• **What the task requires**:
Every record should be written out exactly, please.
-------- Records supplied
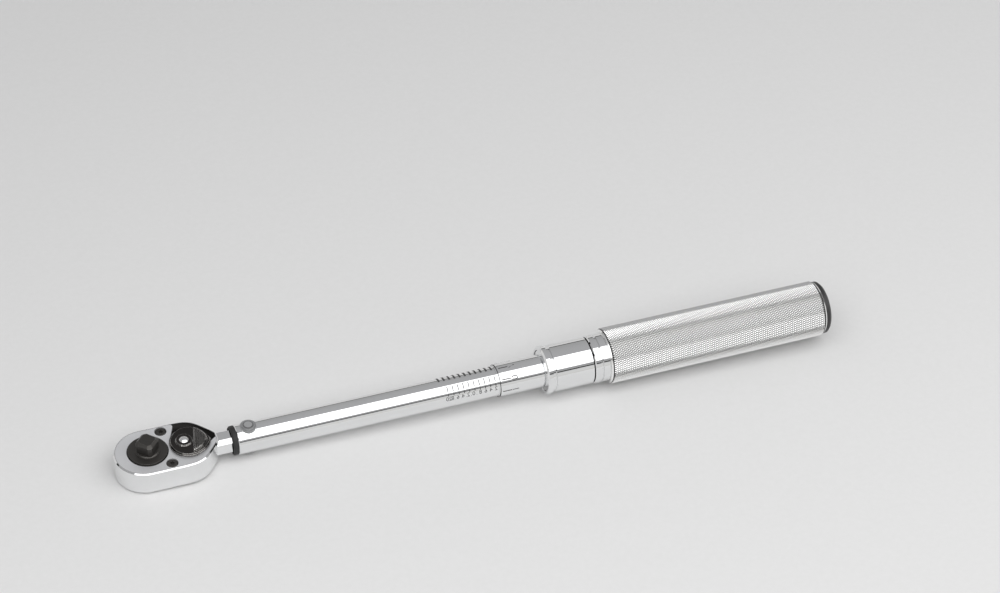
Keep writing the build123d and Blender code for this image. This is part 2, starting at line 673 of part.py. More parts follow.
def end_cap():
    """Black plastic cap pressed into the rear of the grip."""
    rear = GRIP_END_X + CAP_THICK
    return turned([(GRIP_END_X, GRIP_BORE_R), (GRIP_END_X, CAP_R), (rear - 1.2, CAP_R), (rear, CAP_R - 1.2),
                   (rear, 0), (GRIP_END_X - 0.5, 0), (GRIP_END_X - 0.5, CAP_BORE_R),
                   (GRIP_END_X - CAP_SKIRT, CAP_BORE_R), (GRIP_END_X - CAP_SKIRT, GRIP_BORE_R - 0.3),
                   (GRIP_END_X - CAP_SKIRT + 1.0, GRIP_BORE_R)])


def lock_ring():
    """Lock ring; pushed forward against its spring it frees the balls."""
    outline = [
        (LOCK_X, LOCK_COUNTERBORE_R), (LOCK_X, LOCK_FLANGE_R - 1.0), (LOCK_X + 0.8, LOCK_FLANGE_R),
        (LOCK_X + 3.0, LOCK_FLANGE_R), (LOCK_X + 3.5, LOCK_R - 0.7), (LOCK_X + 4.6, LOCK_R - 0.7),
        (LOCK_X + 5.1, LOCK_R), (LOCK_END_X - 0.5, LOCK_R), (LOCK_END_X, LOCK_R - 0.5),
        (LOCK_END_X, LOCK_COUNTERBORE_R), (LOCK_REAR_X, LOCK_COUNTERBORE_R), (LOCK_REAR_X, HUB_R + FIT),
        (LOCK_RAMP_X, HUB_R + FIT), (LOCK_RAMP_X, LOCK_BORE_R), (LOCK_SHOULDER_X, LOCK_BORE_R),
        (LOCK_SHOULDER_X, LOCK_COUNTERBORE_R),
    ]
    return turned(outline)


def lock_retainer():
    """Snap ring on the sleeve that the lock spring bears on."""
    return tube_piece(RETAINER_X, RETAINER_X + RETAINER_THICK, LOCK_COUNTERBORE_R - 0.12,
                      SLEEVE_R - 0.3, 0.2)


def lock_spring():
    """Spring that holds the lock ring back."""
    start = RETAINER_X + RETAINER_THICK
    return coil_along_x(start + 0.05, LOCK_SHOULDER_X - 0.05, LOCK_SPRING_R, LOCK_SPRING_WIRE_R, 4)


SUB_PARTS = [
    head_casing, cover_plate, cover_screws, gear_seal, lever_detent_ball, lever_detent_spring,
    drive_gear, detent_ball, detent_spring, reversing_lever, lever_shaft, pawl_plunger, pawl_spring,
    ratchet_pawl, tube, front_seal, pivot_pin, nut_pins, thread_nut, click_block, spring_plunger,
    main_spring, spring_seat, thrust_ball, load_screw, sleeve, lock_balls, grip_collar, grip,
    end_plug, end_washer, end_nut, end_cap, lock_ring, lock_retainer, lock_spring,
]

os.makedirs("parts", exist_ok=True)
for make in SUB_PARTS:
    save(make.__name__, make())
print("sub-parts:", len(SUB_PARTS))
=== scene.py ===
# %% [markdown]
# # A click torque wrench, dressed for its portrait
# The frame holds every machined part of the wrench as a solid in its true place.  Here those
# solids get their finishes, and the details that are too fine for a solid model are added: the
# diamond knurl on the grip, the graduations rolled into the tube and the sleeve, and the
# studio round them.

# %% Load the frame
import json
import math
import bmesh
import bpy
from mathutils import Matrix, Vector

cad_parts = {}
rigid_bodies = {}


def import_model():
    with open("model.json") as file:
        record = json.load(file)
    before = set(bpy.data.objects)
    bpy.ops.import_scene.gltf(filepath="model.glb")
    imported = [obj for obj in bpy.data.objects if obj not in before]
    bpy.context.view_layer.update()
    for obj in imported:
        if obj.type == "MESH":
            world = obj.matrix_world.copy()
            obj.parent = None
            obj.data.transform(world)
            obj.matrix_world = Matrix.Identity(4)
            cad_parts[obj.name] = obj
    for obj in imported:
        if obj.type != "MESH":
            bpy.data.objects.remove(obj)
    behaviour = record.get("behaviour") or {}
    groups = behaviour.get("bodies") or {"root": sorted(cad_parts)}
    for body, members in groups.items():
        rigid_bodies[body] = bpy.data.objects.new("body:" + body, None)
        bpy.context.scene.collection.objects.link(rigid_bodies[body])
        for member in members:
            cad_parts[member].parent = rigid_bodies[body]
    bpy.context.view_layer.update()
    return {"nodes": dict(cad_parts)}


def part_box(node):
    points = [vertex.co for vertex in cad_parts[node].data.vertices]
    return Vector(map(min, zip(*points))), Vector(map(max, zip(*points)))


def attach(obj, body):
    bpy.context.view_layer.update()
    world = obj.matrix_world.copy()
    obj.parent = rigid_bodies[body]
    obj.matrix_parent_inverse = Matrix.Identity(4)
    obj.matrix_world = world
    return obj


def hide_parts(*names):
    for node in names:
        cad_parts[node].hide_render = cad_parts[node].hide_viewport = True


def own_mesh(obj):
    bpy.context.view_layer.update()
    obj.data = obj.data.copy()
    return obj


for leftover in list(bpy.data.objects):
    bpy.data.objects.remove(leftover)
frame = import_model()

# %% Sizes read from the frame
MM = 0.001
sleeve_box, grip_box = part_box("sleeve"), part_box("grip")
AXIS_Z = (grip_box[0].z + grip_box[1].z) / 2          # height of the handle's own axis
TUBE_R = 7.95 * MM
SLEEVE_R = 8.75 * MM
GRIP_X0, GRIP_X1 = grip_box[0].x, grip_box[1].x
GRIP_R = (grip_box[1].z - grip_box[0].z) / 2
print(f"axis {AXIS_Z / MM:.2f} mm, grip {GRIP_X0 / MM:.1f} to {GRIP_X1 / MM:.1f} mm, R {GRIP_R / MM:.2f}")

# %% [markdown]
# ## Small helpers for node trees
# Materials and Geometry Nodes trees are both graphs.  Three helpers keep the cells short: one
# makes a node and sets its values, one makes a tree with named inputs, and one does arithmetic
# on sockets.

# %% Node helpers
def node(tree, kind, values=(), **settings):
    """Adds a node, sets its properties, and fills or links its inputs by name or number."""
    made = tree.nodes.new(kind)
    for name, value in settings.items():
        setattr(made, name, value)
    for key, value in dict(values).items():
        socket = made.inputs[key]
        if isinstance(value, bpy.types.NodeSocket):
            tree.links.new(value, socket)
        else:
            socket.default_value = value
    return made


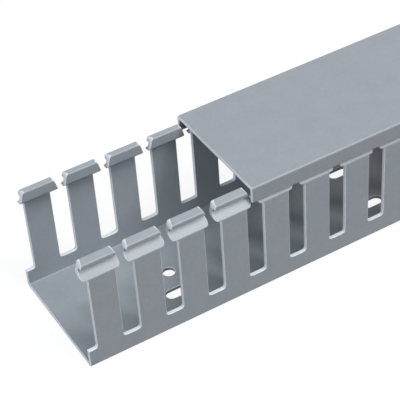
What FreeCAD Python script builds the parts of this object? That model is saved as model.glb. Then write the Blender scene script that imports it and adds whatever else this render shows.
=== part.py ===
----------------
• **Solution below**:
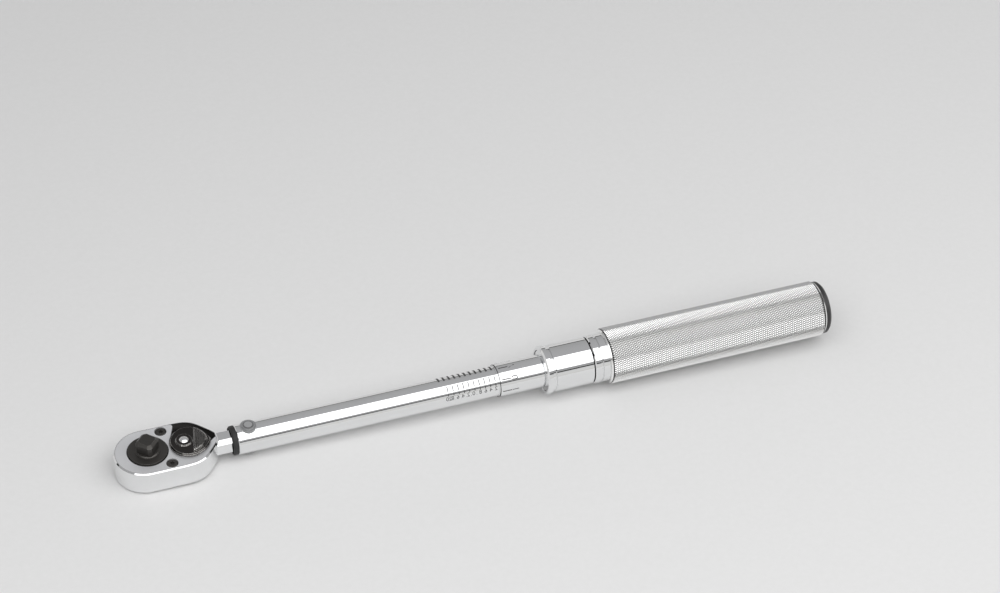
Keep writing the build123d and Blender code for this image. This is part 2, starting at line 673 of part.py. More parts follow.
def end_cap():
    """Black plastic cap pressed into the rear of the grip."""
    rear = GRIP_END_X + CAP_THICK
    return turned([(GRIP_END_X, GRIP_BORE_R), (GRIP_END_X, CAP_R), (rear - 1.2, CAP_R), (rear, CAP_R - 1.2),
                   (rear, 0), (GRIP_END_X - 0.5, 0), (GRIP_END_X - 0.5, CAP_BORE_R),
                   (GRIP_END_X - CAP_SKIRT, CAP_BORE_R), (GRIP_END_X - CAP_SKIRT, GRIP_BORE_R - 0.3),
                   (GRIP_END_X - CAP_SKIRT + 1.0, GRIP_BORE_R)])


def lock_ring():
    """Lock ring; pushed forward against its spring it frees the balls."""
    outline = [
        (LOCK_X, LOCK_COUNTERBORE_R), (LOCK_X, LOCK_FLANGE_R - 1.0), (LOCK_X + 0.8, LOCK_FLANGE_R),
        (LOCK_X + 3.0, LOCK_FLANGE_R), (LOCK_X + 3.5, LOCK_R - 0.7), (LOCK_X + 4.6, LOCK_R - 0.7),
        (LOCK_X + 5.1, LOCK_R), (LOCK_END_X - 0.5, LOCK_R), (LOCK_END_X, LOCK_R - 0.5),
        (LOCK_END_X, LOCK_COUNTERBORE_R), (LOCK_REAR_X, LOCK_COUNTERBORE_R), (LOCK_REAR_X, HUB_R + FIT),
        (LOCK_RAMP_X, HUB_R + FIT), (LOCK_RAMP_X, LOCK_BORE_R), (LOCK_SHOULDER_X, LOCK_BORE_R),
        (LOCK_SHOULDER_X, LOCK_COUNTERBORE_R),
    ]
    return turned(outline)


def lock_retainer():
    """Snap ring on the sleeve that the lock spring bears on."""
    return tube_piece(RETAINER_X, RETAINER_X + RETAINER_THICK, LOCK_COUNTERBORE_R - 0.12,
                      SLEEVE_R - 0.3, 0.2)


def lock_spring():
    """Spring that holds the lock ring back."""
    start = RETAINER_X + RETAINER_THICK
    return coil_along_x(start + 0.05, LOCK_SHOULDER_X - 0.05, LOCK_SPRING_R, LOCK_SPRING_WIRE_R, 4)


SUB_PARTS = [
    head_casing, cover_plate, cover_screws, gear_seal, lever_detent_ball, lever_detent_spring,
    drive_gear, detent_ball, detent_spring, reversing_lever, lever_shaft, pawl_plunger, pawl_spring,
    ratchet_pawl, tube, front_seal, pivot_pin, nut_pins, thread_nut, click_block, spring_plunger,
    main_spring, spring_seat, thrust_ball, load_screw, sleeve, lock_balls, grip_collar, grip,
    end_plug, end_washer, end_nut, end_cap, lock_ring, lock_retainer, lock_spring,
]

os.makedirs("parts", exist_ok=True)
for make in SUB_PARTS:
    save(make.__name__, make())
print("sub-parts:", len(SUB_PARTS))
=== scene.py ===
# %% [markdown]
# # A click torque wrench, dressed for its portrait
# The frame holds every machined part of the wrench as a solid in its true place.  Here those
# solids get their finishes, and the details that are too fine for a solid model are added: the
# diamond knurl on the grip, the graduations rolled into the tube and the sleeve, and the
# studio round them.

# %% Load the frame
import json
import math
import bmesh
import bpy
from mathutils import Matrix, Vector

cad_parts = {}
rigid_bodies = {}


def import_model():
    with open("model.json") as file:
        record = json.load(file)
    before = set(bpy.data.objects)
    bpy.ops.import_scene.gltf(filepath="model.glb")
    imported = [obj for obj in bpy.data.objects if obj not in before]
    bpy.context.view_layer.update()
    for obj in imported:
        if obj.type == "MESH":
            world = obj.matrix_world.copy()
            obj.parent = None
            obj.data.transform(world)
            obj.matrix_world = Matrix.Identity(4)
            cad_parts[obj.name] = obj
    for obj in imported:
        if obj.type != "MESH":
            bpy.data.objects.remove(obj)
    behaviour = record.get("behaviour") or {}
    groups = behaviour.get("bodies") or {"root": sorted(cad_parts)}
    for body, members in groups.items():
        rigid_bodies[body] = bpy.data.objects.new("body:" + body, None)
        bpy.context.scene.collection.objects.link(rigid_bodies[body])
        for member in members:
            cad_parts[member].parent = rigid_bodies[body]
    bpy.context.view_layer.update()
    return {"nodes": dict(cad_parts)}


def part_box(node):
    points = [vertex.co for vertex in cad_parts[node].data.vertices]
    return Vector(map(min, zip(*points))), Vector(map(max, zip(*points)))


def attach(obj, body):
    bpy.context.view_layer.update()
    world = obj.matrix_world.copy()
    obj.parent = rigid_bodies[body]
    obj.matrix_parent_inverse = Matrix.Identity(4)
    obj.matrix_world = world
    return obj


def hide_parts(*names):
    for node in names:
        cad_parts[node].hide_render = cad_parts[node].hide_viewport = True


def own_mesh(obj):
    bpy.context.view_layer.update()
    obj.data = obj.data.copy()
    return obj


for leftover in list(bpy.data.objects):
    bpy.data.objects.remove(leftover)
frame = import_model()

# %% Sizes read from the frame
MM = 0.001
sleeve_box, grip_box = part_box("sleeve"), part_box("grip")
AXIS_Z = (grip_box[0].z + grip_box[1].z) / 2          # height of the handle's own axis
TUBE_R = 7.95 * MM
SLEEVE_R = 8.75 * MM
GRIP_X0, GRIP_X1 = grip_box[0].x, grip_box[1].x
GRIP_R = (grip_box[1].z - grip_box[0].z) / 2
print(f"axis {AXIS_Z / MM:.2f} mm, grip {GRIP_X0 / MM:.1f} to {GRIP_X1 / MM:.1f} mm, R {GRIP_R / MM:.2f}")

# %% [markdown]
# ## Small helpers for node trees
# Materials and Geometry Nodes trees are both graphs.  Three helpers keep the cells short: one
# makes a node and sets its values, one makes a tree with named inputs, and one does arithmetic
# on sockets.

# %% Node helpers
def node(tree, kind, values=(), **settings):
    """Adds a node, sets its properties, and fills or links its inputs by name or number."""
    made = tree.nodes.new(kind)
    for name, value in settings.items():
        setattr(made, name, value)
    for key, value in dict(values).items():
        socket = made.inputs[key]
        if isinstance(value, bpy.types.NodeSocket):
            tree.links.new(value, socket)
        else:
            socket.default_value = value
    return made


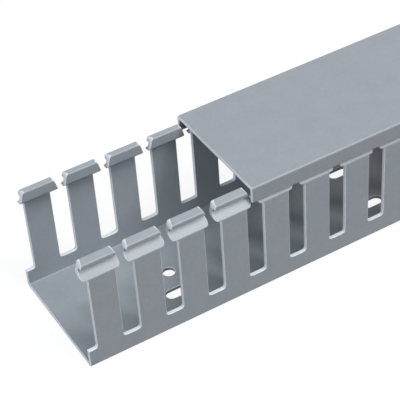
What FreeCAD Python script builds the parts of this object? That model is saved as model.glb. Then write the Blender scene script that imports it and adds whatever else this render shows.
=== part.py ===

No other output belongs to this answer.